Given her background in researching some of the deadliest pathogens on Earth, including Ebola, colleagues of newly arrived astronaut Kate Rubins had expected her to want to do “crazy science fiction” on the International Space Station.
Instead, Rubins pushed for carefully controlled experiments with a mix of a bacteria, a common virus and mouse cells, all already repeatedly sequenced and safe for testing in the space station’s closed-loop environment.
Rubins, a trained microbiologist who arrived at the space station on Saturday, will be using the samples to put Oxford Nanopore’s MinION sequencer – a pocket-sized DNA sequencer – through its paces.
The tests are intended to prove whether the technology can be used to understand microbes in the space station, to scan fellow astronauts for genetic changes that could diagnose illness, and in future missions, potentially to test samples from Mars and elsewhere for signs of DNA-based life.
One of the first things the scientists need to prove is just how well the machine operates in microgravity. “Technology behaves differently up here. Fluids behave differently up here,” Rubins said in an interview with Reuters on Thursday from the International Space Station.
The MinION sequencer, which is about half the size of a smartphone, operates fundamentally differently from current DNA sequencers, said Sarah Wallace, a microbiologist at the National Aeronautics and Space Administration’s Johnson Space Center in Houston.
With most sequencers, scientists put in a sample and it runs for 24 to 48 hours, then stops. The station’s sequencer displays its analysis as it works.
“Within minutes of loading your sample, you’re starting to get the sequence data back … so how long it runs is based on the scientific question you’re asking,” Wallace said.
The MinION DNA sequencer is among the nearly 2,223 kg of cargo scheduled to be launched to the station on Monday aboard a SpaceX Dragon capsule.
It will be the first use of the machine in space, Wallace said in a news briefing on Wednesday.
Currently, samples from space must be frozen and flown back to Earth for analysis.

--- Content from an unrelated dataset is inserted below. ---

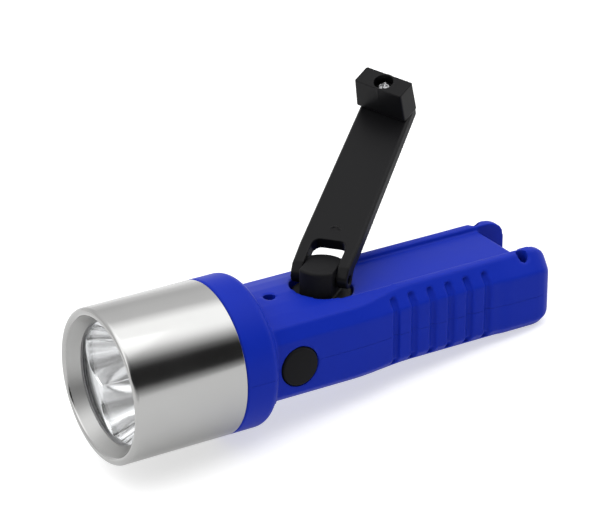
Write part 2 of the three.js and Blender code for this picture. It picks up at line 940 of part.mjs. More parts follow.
function buildButton(parent) {
  const outside = -frontSection.sideHalf;
  const flangeRadius = buttonRadius + buttonGap + buttonFlange;
  const stemEnd = buttonSeat + buttonFlangeThickness + stemLength;
  const dome = [
    [outside - buttonProud, 0],
    [outside - buttonProud, 0.45 * buttonRadius],
    [outside - buttonProud + 0.2 * buttonDome, 0.75 * buttonRadius],
    [outside - buttonProud + buttonDome, buttonRadius],
  ];
  const profile = [
    ...dome,
    [buttonSeat, buttonRadius],
    [buttonSeat, flangeRadius],
    [buttonSeat + buttonFlangeThickness, flangeRadius],
    [buttonSeat + buttonFlangeThickness, stemRadius],
    [stemEnd, stemRadius],
    [stemEnd, 0],
  ];
  piece("button_cap", turnedAcross(profile, midFacets, buttonX, buttonHeight), blackPlastic, parent);
}

function buildSwitch(parent) {
  const face = boardY() - seatGap - switchDepth;
  const half = switchWidth / 2;
  const housing = block(
    [buttonX - half, face + 0.5 * stemRadius, buttonHeight - half],
    [buttonX + half, boardY() - seatGap, buttonHeight + half],
  );
  const key = turnedAcross(bar(face, boardY() - seatGap, stemRadius), smallFacets, buttonX, buttonHeight);
  piece("push_switch", join(housing, key), blackPlastic, parent);
  const board = block(
    [buttonX - 0.6 * boardLength, boardY(), boardFloor + seatGap],
    [buttonX + 0.4 * boardLength, boardY() + boardThickness, boardTop],
  );
  piece("circuit_board", board, boardGreen, parent);
}

// Crank

// The turntable and its pillar, which is round with two flats for the knuckles. X is the hinge line.
function buildHub(parent) {
  const table = turnedUp(
    [
      [driveBottom, 0],
      [driveBottom, shaftRadius],
      [wellFloorHeight + seatGap, shaftRadius],
      [wellFloorHeight + seatGap, hubRadius],
      [hubTopHeight - hubEdge, hubRadius],
      [hubTopHeight, hubRadius - hubEdge],
      [hubTopHeight, 0],
    ],
    fineFacets,
  );
  const top = pivotHeight + pillarTop;
  const post = turnedUp(
    [
      [hubTopHeight - hubEdge, 0],
      [hubTopHeight - hubEdge, pillarRadius],
      [top - pillarEdge, pillarRadius],
      [top, pillarRadius - pillarEdge],
      [top, 0],
    ],
    fineFacets,
  );
  const flats = block([-pillarHalf, -pillarRadius, driveTop], [pillarHalf, pillarRadius, top + overrun]);
  const pinBore = bar(-pillarRadius, pillarRadius, pinRadius + runGap);
  const pinHole = turnedAlong(pinBore, smallFacets, 0, pivotHeight);
  const threadTop = driveBottom + shaftScrewDepth;
  const thread = upright(shaftScrewRadius + seatGap, 0, 0, driveBottom - overrun, threadTop);
  const hub = cut(join(table, post.intersect(flats)), pinHole, thread);
  piece("crank_hub", hub, blackPlastic, parent);
  const pinHalf = armWidthAtFoot / 2 - armEdge;
  const pin = turnedAlong(bar(-pinHalf, pinHalf, pinRadius), smallFacets, 0, pivotHeight);
  piece("hinge_pin", pin, brightSteel, parent);
}

// Outline of the arm seen on its smooth face, X across and Y along. It is widest at the slot's end, and
// narrows to its foot, which has to turn inside the well, and to its knob end.
function armOutline(inset) {
  const halfAt = (place) => (armWidthAtPivot - armTaper * place) / 2 - inset;
  const footHalf = armWidthAtFoot / 2 - inset;
  const start = -knuckleRadius - overrun;
  return rounded(
    [
      [-footHalf, start],
      [footHalf, start],
      [halfAt(windowNeck), windowNeck],
      [halfAt(armLength), armLength - inset],
      [-halfAt(armLength), armLength - inset],
      [-halfAt(windowNeck), windowNeck],
    ],
    [0, 0, 0, 2 * armEdge, 2 * armEdge, 0],
    cornerSteps,
  );
}

// The arm: a tapered plate that grows out of two knuckles, with a slot between them.
function buildArm(parent) {
  const back = armFace - armThickness;
  const edge = armFace - armEdge;
  const plate = join(
    raised(armOutline(0), back - knuckleRadius, edge),
    drafted(armOutline(0), armOutline(armEdge), edge, armFace),
  );
  const side = carriedAlong(armSide(), -armWidthAtPivot, armWidthAtPivot);
  const slot = raised(forkSlot(), -2 * knuckleRadius, armFace + overrun);
  const bore = turnedAlong(bar(-armWidthAtPivot, armWidthAtPivot, pinRadius + runGap), smallFacets);
  const screwHole = upright(
    knobScrewRadius + seatGap,
    0,
    knobPlace,
    armFace - knobScrewBite - seatGap,
    armFace + overrun,
  );
  const body = cut(plate.intersect(side), slot, bore, screwHole);
  piece("crank_arm", body, blackPlastic, parent);
}

// Side view of the arm in Y and Z: a knuckle round the pin that runs into the plate.
function armSide() {
  const back = armFace - armThickness;
  const knuckle = arc([0, 0], knuckleRadius, Math.PI * 0.72, Math.PI * 1.82, 12);
  return [
    [knuckleRadius * 0.4, armFace],
    ...knuckle,
    [knuckleRadius * 1.5, back],
    [armLength, back],
    [armLength, armFace],
  ];
}

// The slot between the knuckles, which narrows to a rounded far end.
function forkSlot() {
  const corners = [
    [-forkHalf, -2 * knuckleRadius],
    [forkHalf, -2 * knuckleRadius],
    [forkHalf, windowNeck],
    [windowEndHalf, windowEnd],
    [-windowEndHalf, windowEnd],
    [-forkHalf, windowNeck],
  ];
  return rounded(corners, [0, 0, 0, windowRound, windowRound, 0], 3);
}

function knobOutline(halfLength, halfWidth) {
  const corners = [
    [-halfLength, -halfWidth],
    [halfLength, -halfWidth],
    [halfLength, halfWidth],
    [-halfLength, halfWidth],
  ];
  return rounded(corners, corners.map(() => knobEdge), 2);
}

// The knob: a block that turns on its screw. It is slightly wider at its foot, and its face has a round
// recess for the screw head.
function buildKnob(parent, armGroup) {
  const foot = knobOutline(knobLength / 2 + knobLengthDraft, knobWidth / 2 + knobWidthDraft);
  const face = knobOutline(knobLength / 2, knobWidth / 2);
  const recess = knobBase + knobHeight - knobRecessDepth;
  const grip = drafted(foot, face, knobBase, knobBase + knobHeight);
  const hole = turnedUp(
    [
      [knobBase - overrun, 0],
      [knobBase - overrun, knobScrewRadius + runGap],
      [recess, knobScrewRadius + runGap],
      [recess, knobRecessRadius],
      [recess + knobRecessDepth + overrun, knobRecessRadius],
      [recess + knobRecessDepth + overrun, 0],
    ],
    midFacets,
  );
  piece("knob", cut(grip, hole), blackPlastic, parent);
  const seat = recess + runGap;
  const screw = turnedUp(
    [
      [armFace - knobScrewBite, 0],
      [armFace - knobScrewBite, knobScrewRadius],
      [seat, knobScrewRadius],
      [seat, knobScrewHead],
      [seat + 0.5 * knobScrewHeadHeight, knobScrewHead],
      [seat + knobScrewHeadHeight, 0.6 * knobScrewHead],
      [seat + knobScrewHeadHeight, 0],
    ],
    midFacets,
    0,
    knobPlace,
  );
  piece("knob_screw", screw, brightSteel, armGroup);
}

function buildCrank(parent) {
  const hub = new THREE.Group();
  hub.position.x = hubX;
  hub.rotation.z = crankTurn;
  parent.add(hub);
  buildHub(hub);
  const arm = new THREE.Group();
  arm.position.z = pivotHeight;
  arm.rotation.x = armLift;
  hub.add(arm);
  buildArm(arm);
  const knob = new THREE.Group();
  knob.position.y = knobPlace;
  knob.rotation.z = knobTurn;
  arm.add(knob);
  buildKnob(knob, arm);
}

// Gear train

// Outline of a spur gear with involute flanks, its first tooth at the angle phase.
function gearOutline(teeth, module, phase) {
  const pitch = (module * teeth) / 2;
  const base = pitch * Math.cos(pressureAngle);
  const outer = pitch + addendumShare * module;
  const root = pitch - dedendumShare * module;
  const spread = (angle) => Math.tan(angle) - angle;
  const halfAtPitch = ((1 - toothSlackShare) * Math.PI) / (2 * teeth);
  const halfAt = (radius) => {
    const slope = Math.acos(Math.min(1, base / Math.max(radius, base)));
    return halfAtPitch + spread(pressureAngle) - spread(slope);
  };
  const flank = base > root ? [root, base, pitch, outer] : [root, pitch, outer];
  return Array.from({ length: teeth }, (_, i) => {
    const middle = phase + (i * 2 * Math.PI) / teeth;
    const rising = flank.map((radius) => [radius, middle - halfAt(radius)]);
    const falling = flank.toReversed().map((radius) => [radius, middle + halfAt(radius)]);
    const points = [...rising, ...falling];
    return points.map(([radius, angle]) => [radius * Math.cos(angle), radius * Math.sin(angle)]);
  }).flat();
}

function gear(teeth, module, phase, x, from, to) {
  const outline = gearOutline(teeth, module, phase).map(([px, py]) => [px + x, py]);
  return raised(outline, from, to);
}

function buildGears(parent) {
  const bore = upright(shaftRadius + seatGap, hubX, 0, driveBottom - overrun, driveTop + overrun);
  const drive = gear(driveTeeth, driveModule, 0, hubX, driveBottom, driveTop);
  piece("drive_gear", cut(drive, bore), whiteNylon, parent);
  const screwTop = driveBottom - seatGap;
  const screw = turnedUp(
    [
      [screwTop - shaftScrewHeadHeight, 0],
      [screwTop - shaftScrewHeadHeight, shaftScrewHead],
      [screwTop, shaftScrewHead],
      [screwTop, shaftScrewRadius],
      [driveBottom + shaftScrewDepth - seatGap, shaftScrewRadius],
      [driveBottom + shaftScrewDepth - seatGap, 0],
    ],
    smallFacets,
    hubX,
  );
  piece("gear_screw", screw, brightSteel, parent);
  const bush = turnedUp(
    [
      [bushBottom, shaftRadius + runGap],
      [bushBottom, bushOuter + bushFlange],
      [bushTop, bushOuter + bushFlange],
      [bushTop, bushOuter],
      [wellFloorHeight - seatGap, bushOuter],
      [wellFloorHeight - seatGap, shaftRadius + runGap],
      [bushBottom, shaftRadius + runGap],
    ],
    midFacets,
    hubX,
  );
  piece("hub_bush", bush, brass, parent);
  const phase = Math.PI + Math.PI / drivenTeeth;
  const pinion = gear(drivenTeeth, driveModule, phase, axleX, wheelBottom, driveTop + seatGap);
  const wheel = gear(wheelTeeth, wheelModule, 0, axleX, wheelBottom, wheelTop);
  const axleBore = upright(axleRadius + runGap, axleX, 0, wheelBottom - overrun, driveTop + overrun);
  piece("compound_gear", cut(join(wheel, pinion), axleBore), whiteNylon, parent);
  const axle = upright(axleRadius, axleX, 0, plateBottom, channelUnderside - 2 * seatGap);
  piece("gear_axle", axle, brightSteel, parent);
}

// Dynamo and its plate

function buildDynamo(parent) {
  const phase = Math.PI + Math.PI / rotorTeeth;
  const pinion = gear(rotorTeeth, wheelModule, phase, rotorX, wheelBottom - seatGap, wheelTop);
  const shaft = upright(axleRadius, rotorX, 0, statorBottom, wheelTop + seatGap);
  piece("rotor_shaft", join(pinion, shaft), brightSteel, parent);
  const magnet = ring(
    statorBottom + magnetInset,
    statorTop - magnetInset,
    axleRadius + seatGap,
    magnetRadius,
  );
  piece("rotor_magnet", turnedUp(magnet, midFacets, rotorX), magnetGrey, parent);
  const shell = turnedUp(
    [
      [statorBottom, poleRadius],
      [statorBottom, statorRadius],
      [statorTop, statorRadius],
      [statorTop, poleRadius],
      [statorTop - statorWall, poleRadius],
      [statorTop - statorWall, statorRadius - statorWall],
      [statorBottom + statorWall, statorRadius - statorWall],
      [statorBottom + statorWall, poleRadius],
      [statorBottom, poleRadius],
    ],
    midFacets,
    rotorX,
  );
  piece("stator_core", shell, brightSteel, parent);
  const winding = ring(
    statorBottom + statorWall + seatGap,
    statorTop - statorWall - seatGap,
    poleRadius + seatGap,
    poleRadius + seatGap + windingThickness,
  );
  piece("stator_winding", turnedUp(winding, midFacets, rotorX), copper, parent);
}

function buildPlate(parent) {
  const [front, back] = [postSideX - 1.5 * postRadius, postEndX + 1.4 * postRadius];
  const shoulder = rotorX + 0.5 * statorRadius;
  const corners = [
    [front, -plateHalf],
    [shoulder, -plateHalf],
    [back, -1.5 * postRadius],
    [back, 1.5 * postRadius],
    [shoulder, plateHalf],
    [front, plateHalf],
  ];
  const outline = rounded(corners, corners.map(() => plateCorner), cornerSteps);
  const plate = raised(outline, plateBottom, plateTop);
  const rotorHole = upright(axleRadius + seatGap, rotorX, 0, plateBottom - overrun, plateTop + overrun);
  const axleHole = upright(axleRadius + runGap, axleX, 0, plateBottom - overrun, plateTop + overrun);
  piece("gear_plate", cut(plate, rotorHole, axleHole), brightSteel, parent);
}

// Cells

function buildCells(parent) {
  const centre = soleInside + seatGap + cellRadius;
  const pitch = cellThickness + seatGap;
  for (let i = 0; i < cellCount; i++) {
    const from = (i - cellCount / 2) * pitch + seatGap / 2;
    const profile = [
      [from, 0],
      [from, cellRadius - cellRimRound],
      [from + cellRimRound, cellRadius],
      [from + cellThickness, cellRadius],
      [from + cellThickness, 0],
    ];
    piece("cell_" + (i + 1), turnedAcross(profile, midFacets, cellX, centre), brightSteel, parent);
  }
}

const torch = new THREE.Group();
torch.name = "torch";
torch.position.x = -overallLength;
buildSleeve(torch);
buildLens(torch);
buildReflector(torch);
buildLeds(torch);
buildCasing(torch);
buildButton(torch);
buildSwitch(torch);
buildCrank(torch);
buildGears(torch);
buildDynamo(torch);
buildPlate(torch);
buildCells(torch);

const part = new THREE.Group();
part.add(torch);

export default part;
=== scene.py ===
"""Hand crank flashlight: fine shapes, finishes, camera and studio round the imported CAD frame.

Sizes are in millimetres and are scaled to metres where a mesh is made. Places along the flashlight count
from the front rim, and the frame's origin lies in the tail end, OVERALL_LENGTH behind it. HUB_X is the place
of the turntable's axis. Vertices closer than WELD, in metres, are merged. Nearer an axis than CORE, in
millimetres, spread_out moves nothing.
"""

import logging
import math
from collections.abc import Callable
from dataclasses import dataclass
from enum import Enum
from functools import cache

import bmesh
import bpy
from mathutils import Matrix, Vector

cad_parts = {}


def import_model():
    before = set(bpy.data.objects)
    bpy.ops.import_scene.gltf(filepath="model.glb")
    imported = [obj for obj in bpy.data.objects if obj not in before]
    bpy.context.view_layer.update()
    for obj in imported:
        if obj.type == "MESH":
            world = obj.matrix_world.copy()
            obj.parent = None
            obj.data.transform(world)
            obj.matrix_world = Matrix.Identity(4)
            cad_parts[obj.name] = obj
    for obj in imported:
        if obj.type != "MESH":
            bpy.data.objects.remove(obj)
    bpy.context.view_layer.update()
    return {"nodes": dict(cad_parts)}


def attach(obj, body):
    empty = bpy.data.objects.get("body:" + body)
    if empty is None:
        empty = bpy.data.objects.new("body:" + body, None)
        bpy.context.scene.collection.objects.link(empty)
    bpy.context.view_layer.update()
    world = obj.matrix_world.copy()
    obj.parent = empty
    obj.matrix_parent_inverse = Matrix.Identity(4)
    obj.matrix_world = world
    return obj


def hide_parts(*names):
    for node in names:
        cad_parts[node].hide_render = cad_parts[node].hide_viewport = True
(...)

“We don’t get to analyse everything that is happening to human beings and to cells in real time,” Rubins said.
In the future, Rubins would like to use the DNA sequencer to learn more about potential colonies of microbes that have taken up residence in the station’s water system and elsewhere aboard the orbiting laboratory.
“We’ve got wonderful clean water, but we’ve got a water system that’s been up here for 15 years. Do we have any microbes living in the system?” Rubins said.
If all checks out, the DNA sequencer could be used to help diagnose illness in astronauts on the space station and understand whether any disease-causing microbes are susceptible to antibiotics, helping to conserve valuable medications that cannot be readily restocked.
The device joins a suite of other diagnostic instruments aboard the station, including a polymerase chain reaction, or PCR, device that can test single genes.
“These kinds of small, portable genomic technologies are going to let us look, in real time, at what’s actually happening to bone degradation, for example. What’s happening to your immune system, what’s happening to a population of microbes that you bring up in a culture flask?” Rubins said.
Testing the DNA sequencer in space also could pave the way for its use in remote or resource-poor areas on Earth.
“This kind of device is something you would use in the developing world, you could use this in an outbreak situation, you could use this in a clinic where you don’t have a lot of resources to buy a full-scale sequencer but you can enable some kinds of diagnostic tests in really resource-poor settings,” Rubins said.
Rubins said the space station is an “amazing place” to test device performance when power and data processing capabilities are limited.
“We have to engineer devices that are going to work in space stations. Those same things are going to work in the most remote regions on Earth,” Rubins said.